#### [Listed entries]
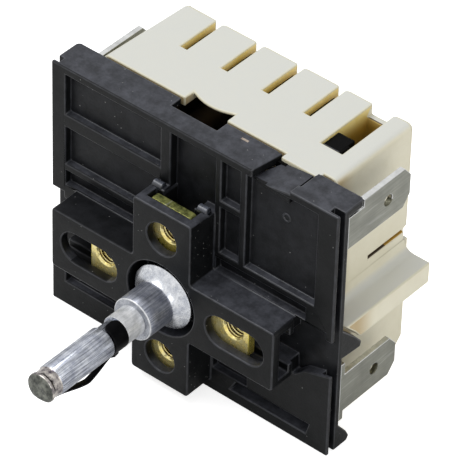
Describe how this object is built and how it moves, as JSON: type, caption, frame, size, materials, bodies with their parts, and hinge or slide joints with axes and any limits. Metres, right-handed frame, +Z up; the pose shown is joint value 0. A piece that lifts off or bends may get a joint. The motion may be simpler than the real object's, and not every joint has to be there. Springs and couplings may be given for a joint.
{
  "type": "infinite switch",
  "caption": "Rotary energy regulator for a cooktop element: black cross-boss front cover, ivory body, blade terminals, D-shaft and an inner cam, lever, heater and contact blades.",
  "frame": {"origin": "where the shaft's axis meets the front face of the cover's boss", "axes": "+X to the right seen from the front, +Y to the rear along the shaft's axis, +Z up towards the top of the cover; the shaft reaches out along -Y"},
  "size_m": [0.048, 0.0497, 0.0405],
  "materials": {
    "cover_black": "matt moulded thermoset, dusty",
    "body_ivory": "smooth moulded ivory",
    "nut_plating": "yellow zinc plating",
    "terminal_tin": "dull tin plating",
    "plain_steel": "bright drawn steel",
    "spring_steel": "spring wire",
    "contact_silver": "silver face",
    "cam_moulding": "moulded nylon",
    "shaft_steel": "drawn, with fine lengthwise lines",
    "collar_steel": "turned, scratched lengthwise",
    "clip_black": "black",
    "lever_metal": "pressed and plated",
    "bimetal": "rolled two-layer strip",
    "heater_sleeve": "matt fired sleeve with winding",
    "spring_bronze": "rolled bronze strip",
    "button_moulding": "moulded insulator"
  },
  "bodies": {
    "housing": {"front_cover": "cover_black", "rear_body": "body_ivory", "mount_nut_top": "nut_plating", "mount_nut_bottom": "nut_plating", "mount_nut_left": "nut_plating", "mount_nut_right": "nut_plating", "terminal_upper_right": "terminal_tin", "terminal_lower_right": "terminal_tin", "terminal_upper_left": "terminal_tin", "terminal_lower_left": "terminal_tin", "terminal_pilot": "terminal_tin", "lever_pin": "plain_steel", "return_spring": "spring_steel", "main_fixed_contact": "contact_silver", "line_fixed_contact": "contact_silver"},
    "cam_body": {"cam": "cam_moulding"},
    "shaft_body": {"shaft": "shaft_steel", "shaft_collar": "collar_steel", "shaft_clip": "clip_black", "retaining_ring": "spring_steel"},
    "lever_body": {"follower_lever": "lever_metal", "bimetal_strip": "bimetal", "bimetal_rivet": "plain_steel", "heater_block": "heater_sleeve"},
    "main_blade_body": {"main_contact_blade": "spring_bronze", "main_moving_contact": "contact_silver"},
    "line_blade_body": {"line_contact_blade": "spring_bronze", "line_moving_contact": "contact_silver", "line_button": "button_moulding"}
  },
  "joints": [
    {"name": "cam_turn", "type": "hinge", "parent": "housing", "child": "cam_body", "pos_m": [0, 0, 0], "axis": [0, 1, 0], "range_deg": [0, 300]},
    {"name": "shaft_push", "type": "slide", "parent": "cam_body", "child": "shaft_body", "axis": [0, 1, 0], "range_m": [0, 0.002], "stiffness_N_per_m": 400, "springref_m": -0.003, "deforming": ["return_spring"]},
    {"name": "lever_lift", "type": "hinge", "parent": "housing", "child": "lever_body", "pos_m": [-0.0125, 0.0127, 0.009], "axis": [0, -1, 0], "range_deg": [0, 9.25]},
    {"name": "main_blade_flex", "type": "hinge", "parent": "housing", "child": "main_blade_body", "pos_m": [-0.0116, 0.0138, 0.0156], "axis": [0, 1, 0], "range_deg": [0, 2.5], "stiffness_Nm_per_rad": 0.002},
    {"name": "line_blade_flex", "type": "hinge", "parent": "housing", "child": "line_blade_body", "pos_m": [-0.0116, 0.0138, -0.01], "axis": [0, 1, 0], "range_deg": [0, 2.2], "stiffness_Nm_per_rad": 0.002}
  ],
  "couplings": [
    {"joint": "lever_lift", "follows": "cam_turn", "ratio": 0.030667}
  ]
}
--
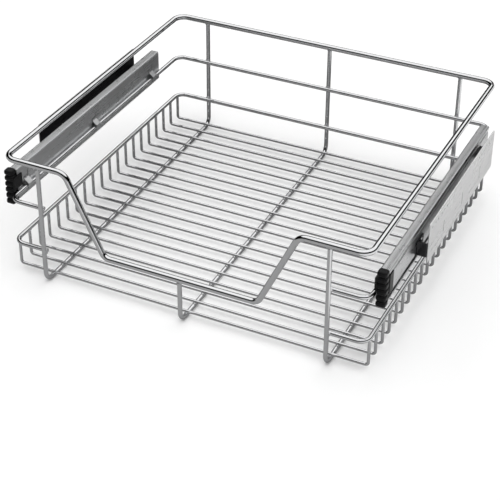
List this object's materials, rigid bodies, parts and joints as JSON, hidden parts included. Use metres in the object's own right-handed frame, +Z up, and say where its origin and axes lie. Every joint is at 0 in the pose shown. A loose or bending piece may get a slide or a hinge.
---
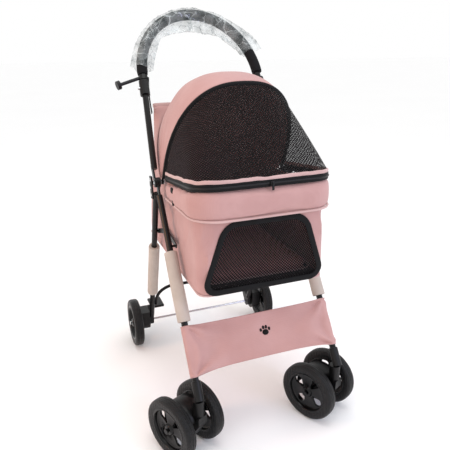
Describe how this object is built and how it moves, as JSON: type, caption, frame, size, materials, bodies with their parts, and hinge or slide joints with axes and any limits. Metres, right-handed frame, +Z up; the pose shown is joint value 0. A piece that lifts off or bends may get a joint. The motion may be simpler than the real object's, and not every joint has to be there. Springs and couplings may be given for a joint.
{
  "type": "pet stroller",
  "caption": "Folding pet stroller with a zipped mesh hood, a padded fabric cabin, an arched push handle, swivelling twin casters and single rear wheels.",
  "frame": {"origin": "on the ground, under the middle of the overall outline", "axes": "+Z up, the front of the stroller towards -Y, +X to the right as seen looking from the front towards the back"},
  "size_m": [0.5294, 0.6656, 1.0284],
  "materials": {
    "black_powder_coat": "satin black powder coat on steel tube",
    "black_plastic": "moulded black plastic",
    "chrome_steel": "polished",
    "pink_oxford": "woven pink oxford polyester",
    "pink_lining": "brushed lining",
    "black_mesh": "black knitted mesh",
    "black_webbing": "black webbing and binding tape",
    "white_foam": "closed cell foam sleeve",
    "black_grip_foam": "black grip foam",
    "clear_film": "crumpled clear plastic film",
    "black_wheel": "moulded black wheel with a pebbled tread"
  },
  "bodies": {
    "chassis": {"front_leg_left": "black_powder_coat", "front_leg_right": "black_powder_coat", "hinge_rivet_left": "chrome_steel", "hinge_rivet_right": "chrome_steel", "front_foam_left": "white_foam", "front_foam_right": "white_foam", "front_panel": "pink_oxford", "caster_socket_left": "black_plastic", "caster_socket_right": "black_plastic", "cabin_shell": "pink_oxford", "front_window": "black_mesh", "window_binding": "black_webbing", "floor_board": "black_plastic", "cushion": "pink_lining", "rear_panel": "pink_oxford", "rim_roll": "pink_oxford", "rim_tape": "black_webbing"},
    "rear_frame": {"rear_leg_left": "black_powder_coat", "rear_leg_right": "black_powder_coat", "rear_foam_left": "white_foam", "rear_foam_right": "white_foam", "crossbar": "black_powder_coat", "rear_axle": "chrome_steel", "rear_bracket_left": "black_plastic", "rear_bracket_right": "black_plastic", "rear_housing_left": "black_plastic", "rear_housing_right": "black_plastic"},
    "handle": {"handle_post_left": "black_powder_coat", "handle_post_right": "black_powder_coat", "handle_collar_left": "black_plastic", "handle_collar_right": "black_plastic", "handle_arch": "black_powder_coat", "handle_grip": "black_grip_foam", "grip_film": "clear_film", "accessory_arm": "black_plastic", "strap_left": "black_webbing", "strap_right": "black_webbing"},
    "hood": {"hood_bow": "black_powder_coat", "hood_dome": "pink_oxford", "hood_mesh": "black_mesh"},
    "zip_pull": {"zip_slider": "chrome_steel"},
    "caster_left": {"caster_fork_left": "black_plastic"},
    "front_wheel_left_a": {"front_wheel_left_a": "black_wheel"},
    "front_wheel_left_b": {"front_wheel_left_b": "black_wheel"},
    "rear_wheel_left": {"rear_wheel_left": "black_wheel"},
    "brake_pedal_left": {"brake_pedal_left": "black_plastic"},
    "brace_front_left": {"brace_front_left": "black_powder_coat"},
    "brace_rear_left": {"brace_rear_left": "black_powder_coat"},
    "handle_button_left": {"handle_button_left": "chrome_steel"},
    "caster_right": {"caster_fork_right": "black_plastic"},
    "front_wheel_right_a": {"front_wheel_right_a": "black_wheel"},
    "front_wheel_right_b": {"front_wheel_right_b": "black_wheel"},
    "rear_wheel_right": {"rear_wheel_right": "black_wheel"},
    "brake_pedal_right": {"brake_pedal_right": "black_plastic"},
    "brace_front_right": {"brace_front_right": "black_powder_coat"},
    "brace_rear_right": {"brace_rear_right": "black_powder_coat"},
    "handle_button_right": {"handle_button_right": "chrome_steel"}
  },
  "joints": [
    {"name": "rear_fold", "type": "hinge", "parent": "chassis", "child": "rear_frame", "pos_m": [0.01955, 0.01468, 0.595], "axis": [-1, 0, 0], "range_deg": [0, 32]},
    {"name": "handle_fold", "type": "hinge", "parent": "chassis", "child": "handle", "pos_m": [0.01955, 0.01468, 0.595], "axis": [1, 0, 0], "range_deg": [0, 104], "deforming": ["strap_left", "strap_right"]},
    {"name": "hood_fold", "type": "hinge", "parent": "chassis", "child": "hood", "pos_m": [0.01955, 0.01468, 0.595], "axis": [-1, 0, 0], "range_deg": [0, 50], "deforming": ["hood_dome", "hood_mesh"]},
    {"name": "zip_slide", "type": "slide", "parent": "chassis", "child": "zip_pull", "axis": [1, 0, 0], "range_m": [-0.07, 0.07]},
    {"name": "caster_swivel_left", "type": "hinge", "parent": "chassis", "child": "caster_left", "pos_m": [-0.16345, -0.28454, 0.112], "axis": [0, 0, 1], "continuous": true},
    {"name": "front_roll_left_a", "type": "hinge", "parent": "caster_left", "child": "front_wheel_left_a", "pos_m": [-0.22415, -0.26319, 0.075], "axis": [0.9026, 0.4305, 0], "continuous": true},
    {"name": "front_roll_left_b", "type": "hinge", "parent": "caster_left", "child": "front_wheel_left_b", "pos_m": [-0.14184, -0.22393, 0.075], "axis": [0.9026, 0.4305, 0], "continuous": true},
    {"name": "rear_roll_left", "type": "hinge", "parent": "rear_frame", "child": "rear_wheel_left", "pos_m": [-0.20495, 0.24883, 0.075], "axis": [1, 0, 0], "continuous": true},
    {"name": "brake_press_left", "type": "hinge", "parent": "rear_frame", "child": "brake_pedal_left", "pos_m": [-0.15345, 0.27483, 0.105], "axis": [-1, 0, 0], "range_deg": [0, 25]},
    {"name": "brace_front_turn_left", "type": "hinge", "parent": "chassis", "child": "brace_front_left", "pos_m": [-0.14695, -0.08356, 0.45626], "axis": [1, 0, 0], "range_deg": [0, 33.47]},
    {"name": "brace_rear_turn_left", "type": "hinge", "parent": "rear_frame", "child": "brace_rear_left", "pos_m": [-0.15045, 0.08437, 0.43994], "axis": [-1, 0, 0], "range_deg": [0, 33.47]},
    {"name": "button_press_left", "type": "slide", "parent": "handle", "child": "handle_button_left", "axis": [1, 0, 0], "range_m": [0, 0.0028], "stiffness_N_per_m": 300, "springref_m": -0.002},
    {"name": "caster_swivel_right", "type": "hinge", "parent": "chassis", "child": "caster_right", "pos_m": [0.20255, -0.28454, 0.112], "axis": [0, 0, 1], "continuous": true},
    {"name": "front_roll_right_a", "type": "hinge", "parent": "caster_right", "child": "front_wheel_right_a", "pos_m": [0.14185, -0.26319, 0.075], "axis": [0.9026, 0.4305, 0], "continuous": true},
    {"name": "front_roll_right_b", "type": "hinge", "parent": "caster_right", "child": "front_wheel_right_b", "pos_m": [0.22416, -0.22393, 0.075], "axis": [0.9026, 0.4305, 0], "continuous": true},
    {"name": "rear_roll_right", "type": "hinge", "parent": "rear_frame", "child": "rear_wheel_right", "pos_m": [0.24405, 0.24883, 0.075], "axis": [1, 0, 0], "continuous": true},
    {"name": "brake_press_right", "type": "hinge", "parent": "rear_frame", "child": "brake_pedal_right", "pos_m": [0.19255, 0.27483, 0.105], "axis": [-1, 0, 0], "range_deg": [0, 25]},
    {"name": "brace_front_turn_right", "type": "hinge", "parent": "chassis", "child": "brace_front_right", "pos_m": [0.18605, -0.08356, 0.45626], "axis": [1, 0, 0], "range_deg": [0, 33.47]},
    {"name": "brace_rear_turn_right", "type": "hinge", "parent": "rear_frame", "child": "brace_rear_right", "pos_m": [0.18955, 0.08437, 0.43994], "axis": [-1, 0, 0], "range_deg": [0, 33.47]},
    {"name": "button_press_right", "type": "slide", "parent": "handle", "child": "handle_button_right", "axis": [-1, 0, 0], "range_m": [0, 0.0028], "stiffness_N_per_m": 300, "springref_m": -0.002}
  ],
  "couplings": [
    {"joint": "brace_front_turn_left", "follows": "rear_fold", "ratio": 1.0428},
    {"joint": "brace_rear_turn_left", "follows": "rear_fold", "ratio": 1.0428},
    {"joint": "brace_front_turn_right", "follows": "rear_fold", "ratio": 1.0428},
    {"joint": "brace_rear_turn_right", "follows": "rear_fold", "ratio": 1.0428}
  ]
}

#### [What is needed]
Collect every line with the string "where" from the records, and copy each.

#### [Solution to this exercise]
  "frame": {"origin": "where the shaft's axis meets the front face of the cover's boss", "axes": "+X to the right seen from the front, +Y to the rear along the shaft's axis, +Z up towards the top of the cover; the shaft reaches out along -Y"},
List this object's materials, rigid bodies, parts and joints as JSON, hidden parts included. Use metres in the object's own right-handed frame, +Z up, and say where its origin and axes lie. Every joint is at 0 in the pose shown. A loose or bending piece may get a slide or a hinge.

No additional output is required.